**Data section:**
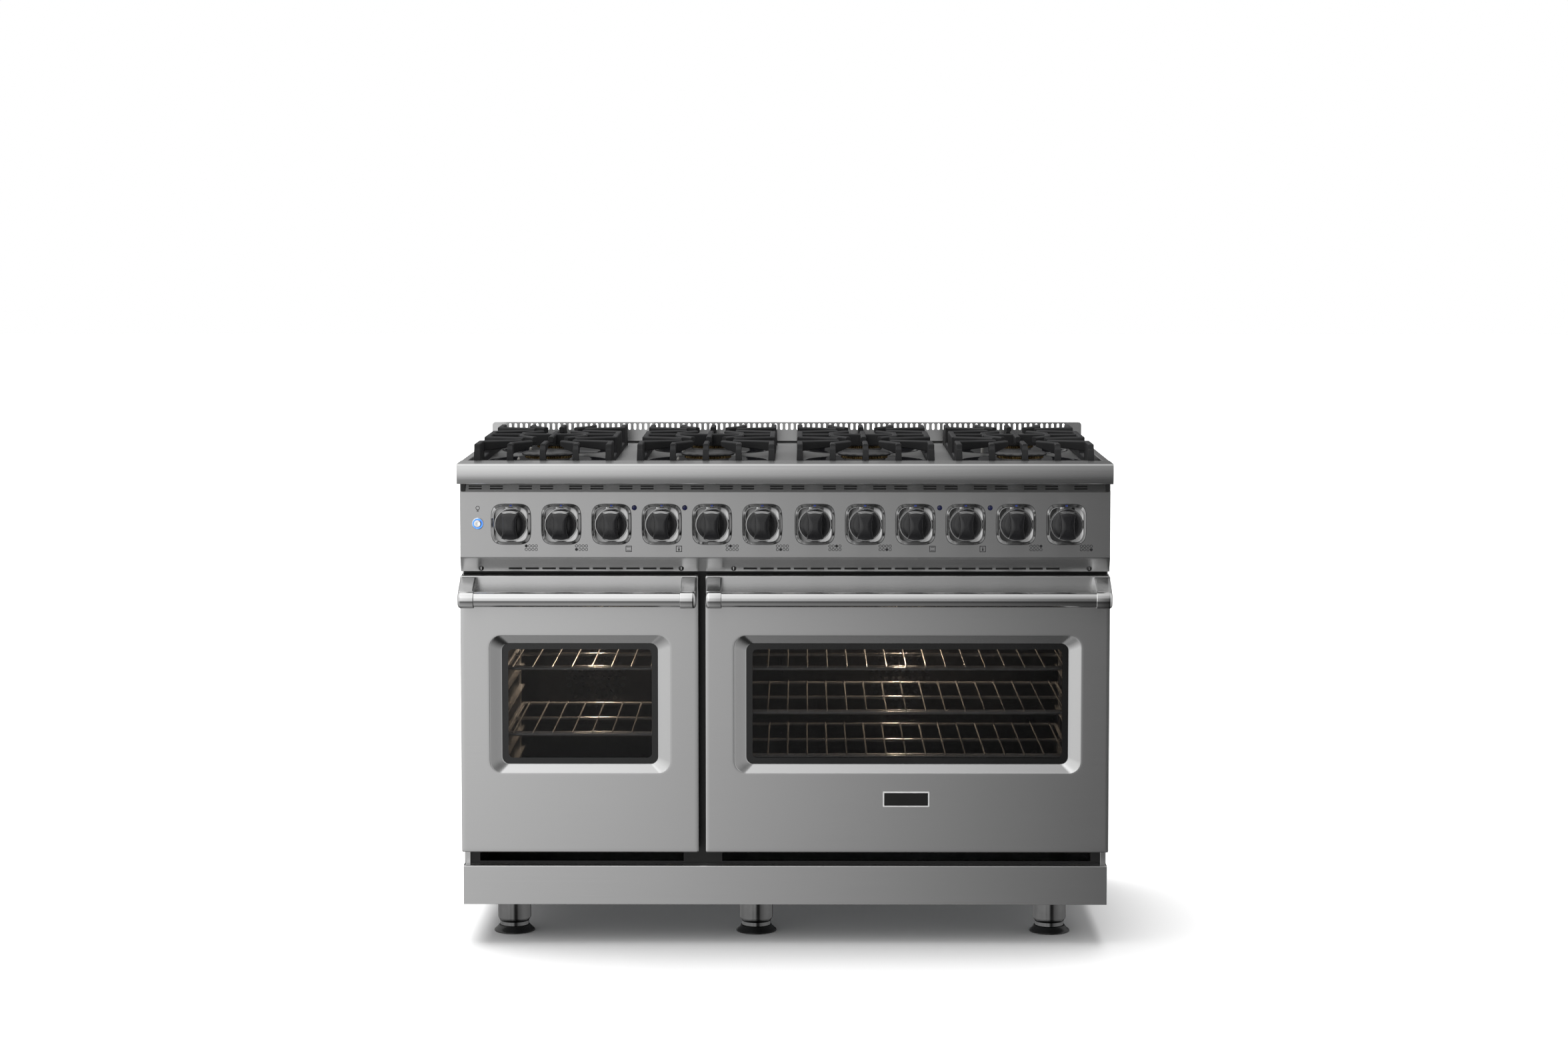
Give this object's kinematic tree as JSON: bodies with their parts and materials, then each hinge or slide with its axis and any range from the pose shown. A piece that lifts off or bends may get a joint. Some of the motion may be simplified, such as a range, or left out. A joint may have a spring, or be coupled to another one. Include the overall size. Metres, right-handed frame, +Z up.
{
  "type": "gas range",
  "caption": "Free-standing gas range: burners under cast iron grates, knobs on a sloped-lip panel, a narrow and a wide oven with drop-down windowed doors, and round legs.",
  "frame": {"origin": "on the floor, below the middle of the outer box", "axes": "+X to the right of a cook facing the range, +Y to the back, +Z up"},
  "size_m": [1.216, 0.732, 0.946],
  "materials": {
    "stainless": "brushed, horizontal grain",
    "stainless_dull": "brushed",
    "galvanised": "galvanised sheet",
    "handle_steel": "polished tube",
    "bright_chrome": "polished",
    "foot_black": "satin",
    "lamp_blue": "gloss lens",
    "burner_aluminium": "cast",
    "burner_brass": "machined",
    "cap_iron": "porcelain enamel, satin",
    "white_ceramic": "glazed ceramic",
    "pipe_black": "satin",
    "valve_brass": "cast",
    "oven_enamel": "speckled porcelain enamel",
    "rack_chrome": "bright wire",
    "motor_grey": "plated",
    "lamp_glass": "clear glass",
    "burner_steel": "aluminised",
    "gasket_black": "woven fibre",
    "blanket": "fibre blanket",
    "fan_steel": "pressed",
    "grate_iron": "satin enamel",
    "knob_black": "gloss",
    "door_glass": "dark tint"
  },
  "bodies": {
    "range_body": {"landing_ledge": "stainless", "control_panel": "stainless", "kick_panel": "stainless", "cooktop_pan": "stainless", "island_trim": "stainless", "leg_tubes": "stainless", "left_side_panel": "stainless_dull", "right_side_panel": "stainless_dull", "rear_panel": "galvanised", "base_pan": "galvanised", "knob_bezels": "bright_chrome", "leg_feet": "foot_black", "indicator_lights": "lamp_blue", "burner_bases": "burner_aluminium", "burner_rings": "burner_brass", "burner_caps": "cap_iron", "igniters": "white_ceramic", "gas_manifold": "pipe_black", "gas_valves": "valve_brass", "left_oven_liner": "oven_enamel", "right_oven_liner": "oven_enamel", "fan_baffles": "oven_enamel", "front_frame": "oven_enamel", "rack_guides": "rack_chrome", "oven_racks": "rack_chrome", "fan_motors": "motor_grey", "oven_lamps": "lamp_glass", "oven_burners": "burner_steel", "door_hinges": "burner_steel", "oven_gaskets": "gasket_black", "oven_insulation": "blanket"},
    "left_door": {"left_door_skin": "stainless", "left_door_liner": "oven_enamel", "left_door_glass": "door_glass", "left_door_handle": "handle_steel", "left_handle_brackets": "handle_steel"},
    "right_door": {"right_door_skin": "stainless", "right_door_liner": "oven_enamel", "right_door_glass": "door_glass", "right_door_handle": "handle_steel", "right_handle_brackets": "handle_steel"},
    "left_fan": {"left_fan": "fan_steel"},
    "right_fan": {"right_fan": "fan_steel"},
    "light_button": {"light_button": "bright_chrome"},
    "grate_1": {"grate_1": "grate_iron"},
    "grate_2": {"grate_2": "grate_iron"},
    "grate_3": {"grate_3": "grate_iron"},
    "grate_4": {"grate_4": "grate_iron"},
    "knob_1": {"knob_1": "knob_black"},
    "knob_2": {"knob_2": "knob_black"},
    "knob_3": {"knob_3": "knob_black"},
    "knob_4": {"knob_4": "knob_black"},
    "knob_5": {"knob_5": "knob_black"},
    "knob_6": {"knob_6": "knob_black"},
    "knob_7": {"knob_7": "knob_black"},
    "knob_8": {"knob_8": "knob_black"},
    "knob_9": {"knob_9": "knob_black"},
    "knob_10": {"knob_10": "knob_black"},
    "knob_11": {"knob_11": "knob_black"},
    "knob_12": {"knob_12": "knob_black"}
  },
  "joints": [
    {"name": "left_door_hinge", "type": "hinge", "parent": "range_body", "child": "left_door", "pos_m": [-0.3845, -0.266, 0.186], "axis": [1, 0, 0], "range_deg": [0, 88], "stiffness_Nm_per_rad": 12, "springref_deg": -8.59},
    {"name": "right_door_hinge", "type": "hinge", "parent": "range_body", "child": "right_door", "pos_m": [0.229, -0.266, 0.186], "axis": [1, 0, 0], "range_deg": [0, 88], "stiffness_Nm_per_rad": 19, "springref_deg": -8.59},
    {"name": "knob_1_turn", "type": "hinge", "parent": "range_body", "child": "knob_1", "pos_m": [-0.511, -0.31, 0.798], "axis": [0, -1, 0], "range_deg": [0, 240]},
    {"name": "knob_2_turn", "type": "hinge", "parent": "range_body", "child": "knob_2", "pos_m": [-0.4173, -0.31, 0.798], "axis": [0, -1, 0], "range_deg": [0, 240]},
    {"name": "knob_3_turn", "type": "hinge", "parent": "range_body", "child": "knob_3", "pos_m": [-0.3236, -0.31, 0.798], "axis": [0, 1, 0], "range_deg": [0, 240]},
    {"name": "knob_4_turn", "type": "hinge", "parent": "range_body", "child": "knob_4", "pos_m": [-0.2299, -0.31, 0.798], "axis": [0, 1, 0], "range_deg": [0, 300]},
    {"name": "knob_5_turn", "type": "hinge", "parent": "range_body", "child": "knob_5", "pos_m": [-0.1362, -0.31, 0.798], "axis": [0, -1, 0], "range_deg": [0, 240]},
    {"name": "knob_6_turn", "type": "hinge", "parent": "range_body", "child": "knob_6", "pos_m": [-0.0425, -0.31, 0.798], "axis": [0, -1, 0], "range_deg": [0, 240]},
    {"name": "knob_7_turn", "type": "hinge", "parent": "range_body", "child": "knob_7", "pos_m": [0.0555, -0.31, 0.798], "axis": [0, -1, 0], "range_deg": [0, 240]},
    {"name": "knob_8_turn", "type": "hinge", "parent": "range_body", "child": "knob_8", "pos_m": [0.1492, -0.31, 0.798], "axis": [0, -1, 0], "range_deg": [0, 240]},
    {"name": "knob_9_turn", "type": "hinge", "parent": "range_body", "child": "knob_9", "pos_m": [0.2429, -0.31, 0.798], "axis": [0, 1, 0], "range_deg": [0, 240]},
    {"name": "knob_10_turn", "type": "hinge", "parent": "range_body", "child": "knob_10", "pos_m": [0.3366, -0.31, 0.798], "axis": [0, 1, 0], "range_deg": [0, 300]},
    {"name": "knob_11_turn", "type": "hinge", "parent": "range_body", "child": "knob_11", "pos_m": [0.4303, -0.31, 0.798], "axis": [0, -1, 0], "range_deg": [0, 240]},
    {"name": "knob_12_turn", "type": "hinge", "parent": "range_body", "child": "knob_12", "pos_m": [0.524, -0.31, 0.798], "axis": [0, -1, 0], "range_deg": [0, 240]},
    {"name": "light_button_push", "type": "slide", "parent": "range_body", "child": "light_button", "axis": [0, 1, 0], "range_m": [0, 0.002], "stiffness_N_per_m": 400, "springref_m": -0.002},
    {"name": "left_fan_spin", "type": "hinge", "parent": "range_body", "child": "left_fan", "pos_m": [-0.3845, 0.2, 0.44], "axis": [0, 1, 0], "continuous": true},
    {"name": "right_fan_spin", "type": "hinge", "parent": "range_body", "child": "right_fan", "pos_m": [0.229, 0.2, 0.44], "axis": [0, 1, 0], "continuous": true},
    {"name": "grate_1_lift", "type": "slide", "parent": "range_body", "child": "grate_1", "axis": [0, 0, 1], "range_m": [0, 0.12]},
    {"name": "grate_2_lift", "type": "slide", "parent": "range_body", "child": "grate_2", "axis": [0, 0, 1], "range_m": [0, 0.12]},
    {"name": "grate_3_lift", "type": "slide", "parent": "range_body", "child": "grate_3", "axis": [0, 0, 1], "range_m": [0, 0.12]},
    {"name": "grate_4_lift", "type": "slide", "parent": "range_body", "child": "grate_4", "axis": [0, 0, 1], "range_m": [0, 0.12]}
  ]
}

**Exercise:** Count the lines above that contain the word "materials", and reply with only that number.

**Answer in full:** 2